Sobre el Círculo era fácil tener opiniones condescendientes porque publicaba mucha literatura de consumo. En los muebles oscuros de comedor de la clase media española recién emergida estaban muchas veces los lomos inconfundibles de novelones de gran éxito amplificado por el cine, muchos de ellos narraciones históricas de más ambición y rigor de lo que entonces les parecía a los desdeñosos y mucho mejor escritas que las triunfales de ahora. No había quien no leyera Sinuhé el egipcio o Las sandalias del pescador, o aquella otra novela sobre la conquista que fue muy popular, y de la que yo tengo un recuerdo vago pero favorable, El dios de la lluvia llora sobre México, de László Passuth. Eran años de best sellers masivos y olvidados, como Papillon o como la trilogía de la Guerra Civil de José María Gironella, que vendía centenares de miles de ejemplares y murió en la oscuridad y la pobreza. También fue por entonces cuando apareció en el Círculo El Padrino, de Mario Puzo, antes de que llegara la película. Leíamos la novela tan apasionadamente que no nos dábamos cuenta de lo buena que era.

Yo lo leía todo, lo bueno y lo malo, lo que me parecía que iba a contener pasajes eróticos y lo que despertaba en mí el instinto descubridor de la vocación. El hombre del Círculo —después lo llamaron solo Círculo, por la manía publicitaria de suprimir el artículo— llegaba a casa cada tres meses con su revista bajo el brazo y traía consigo como un fantástico buhonero todas las posibilidades de la lectura. Personas que nunca iban a entrar en una librería, o que no tenían una cerca, compraban y leían libros de cuya existencia no se habrían enterado sin la labor un poco misional de aquellos vendedores. Los precios eran excelentes. Los pagos, a plazos. La revista alimentaba en mí una glotonería lectora que mis medios tan escasos nunca iban a permitirme satisfacer. No recuerdo si eran dos o tres el mínimo de los libros que podían comprarse al trimestre. Me gustaba hasta el brillo de las sobrecubiertas de plástico. La revista en sí misma ya era una alegría, con sus páginas satinadas y sus fotos en color de cubiertas tentadoras y de escritores, todos los cuales, muertos o vivos, me parecían legendarios. Cómo si no a través del Círculo habría podido yo comprar en Úbeda, a principios de los años setenta, La metamorfosis o Esperando a Godot, y solo un poco después, según avanzaban mis gustos, un tomo con la prosa completa de Borges y otro, más delgado pero no menos decisivo en mi vida, con los cuentos de Juan Carlos Onetti.
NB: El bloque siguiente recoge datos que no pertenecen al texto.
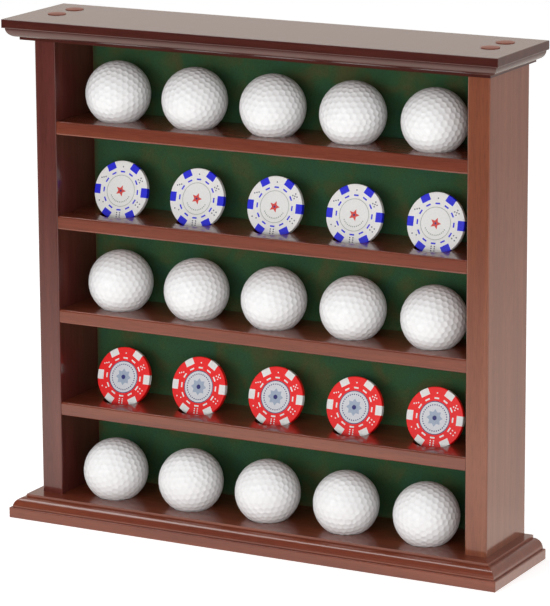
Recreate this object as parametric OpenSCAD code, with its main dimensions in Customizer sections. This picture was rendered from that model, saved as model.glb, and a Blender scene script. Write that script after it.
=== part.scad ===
// Open-fronted wooden display case for golf balls and ball-marker chips.
// Five rows of five round seats. Rows one, three and five hold golf balls, rows two and
// four hold chips that stand on edge in the same seats and lean back.
// X runs across the case, the open front faces -Y and Z is up. The origin is the centre
// of the rectangle that the case covers, at the underside of the base board.

/* [Case] */
// Clear width between the side panels
inner_w = 293; // [280:1:400]
// Thickness of each side panel
side_t = 15; // [13:0.5:22]
// Depth of the side panels, front to back
side_d = 58; // [57:1:80]
// Clear height of each row
row_h = 53.6; // [48:0.2:70]
// Thickness of each shelf
shelf_t = 9; // [8:0.5:14]
// How far the shelves stand back from the front of the side panels
shelf_setback = 0.8; // [0:0.1:3]
// Radius of the eased front edges of panels and shelves
edge_r = 1.2; // [0.5:0.1:2]

/* [Moulded boards] */
// How far the base board reaches past each side panel
base_lip_side = 14.8; // [11:0.2:24]
// How far the base board reaches in front of the side panels
base_lip_front = 19; // [12:0.5:30]
// Height of the plain band along the edge of the base board
base_band_h = 7; // [5:0.2:12]
// How far the crown board reaches past each side panel
crown_lip_side = 13.4; // [11:0.2:24]
// How far the crown board reaches in front of the side panels
crown_lip_front = 18.5; // [12:0.5:30]
// Height of the plain band along the edge of the crown board
crown_band_h = 5.8; // [5:0.2:12]
// Width of the small step between the band and the rounded moulding
ledge_w = 1.8; // [1:0.1:3]
// Radius of the rounded moulding
ovolo_r = 6.2; // [4:0.1:7]
// Step in from the rounded moulding to the small square fillet
fillet_w = 0.6; // [0.3:0.1:1]
// Height of the small square fillet
fillet_h = 1.9; // [1:0.1:3]
// Radius of the softened edges and corners of the band
band_ease = 0.6; // [0.3:0.1:1]

/* [Back] */
// How far the back panel lies inside the rear edges
back_inset = 2; // [0.5:0.5:3]
// Thickness of the back panel
back_t = 6; // [4:0.5:6]
// Thickness of the felt lining
felt_t = 2; // [1:0.1:2.5]
// Width of the rebate in each side panel that takes the back panel
rebate_w = 6; // [5:0.5:8]

/* [Seats] */
// Diameter of a golf ball
ball_d = 42.67; // [40:0.01:44]
// Diameter of each round seat
seat_d = 26; // [22:0.2:28]
// Distance from each side panel to the nearest seats
seat_end_x = 33.1; // [28:0.1:40]

/* [Chips] */
// Diameter of a chip
chip_d = 39.4; // [37:0.1:41]
// Thickness of a chip
chip_t = 3.3; // [2.8:0.1:4]
// How far back a standing chip leans, in degrees
chip_lean = 15; // [5:1:22]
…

En los años finales de la dictadura, el catálogo y la accesibilidad del Círculo de Lectores anticipaban la amplitud de horizontes imaginativos que iba a estallar más tarde con la llegada de la libertad. Antes de conseguir el derecho al voto ya ejercíamos el derecho al libre albedrío lector con aquellos libros. En la biblioteca municipal de mi ciudad las obras de Lorca estaban custodiadas bajo llave por un bibliotecario menos dedicado a difundirlas que a ocultar su existencia. La edición de obras completas de Aguilar tenía un precio prohibitivo. El Círcu­lo había publicado una selección muy bien escogida del teatro y de los poemas, y fue en ella en la que yo me sumergí con una exaltación que casi nunca había conocido antes. En una antología titulada, no sin exageración, Los 25.000 mejores versos de la lengua española, leí por primera vez a Pablo Neruda, a Miguel Hernández, a Blas de Otero, a César Vallejo. Igual que a la mía, todos esos libros llegaban a casas en las que nunca había habido una biblioteca. Estoy seguro de que su efecto invisible y plural sembró en parte la gran expansión lectora de los años ochenta.

Corrientes sociales y culturales tan poderosas como las que levantaron a tanta altura el Círculo de Lectores en aquellos años provocaron luego su lenta decadencia, su eclipse final. Ahora los libros son mucho más accesibles, aunque también me temo que más irrelevantes. La ampliación del público lector en España, a la que el Círculo contribuyó tanto, resultó ser menos duradera o sólida de lo que parecía. Salvo periodos muy breves en los años treinta y en los ochenta, la educación y la cultura nunca han sido prioridades políticas en España. Preservado y dignamente expuesto a ser posible en la Biblioteca Nacional, el patrimonio del Círculo de Lectores será un ejemplo de lo que puede hacerse bien en la difusión generosa de la literatura.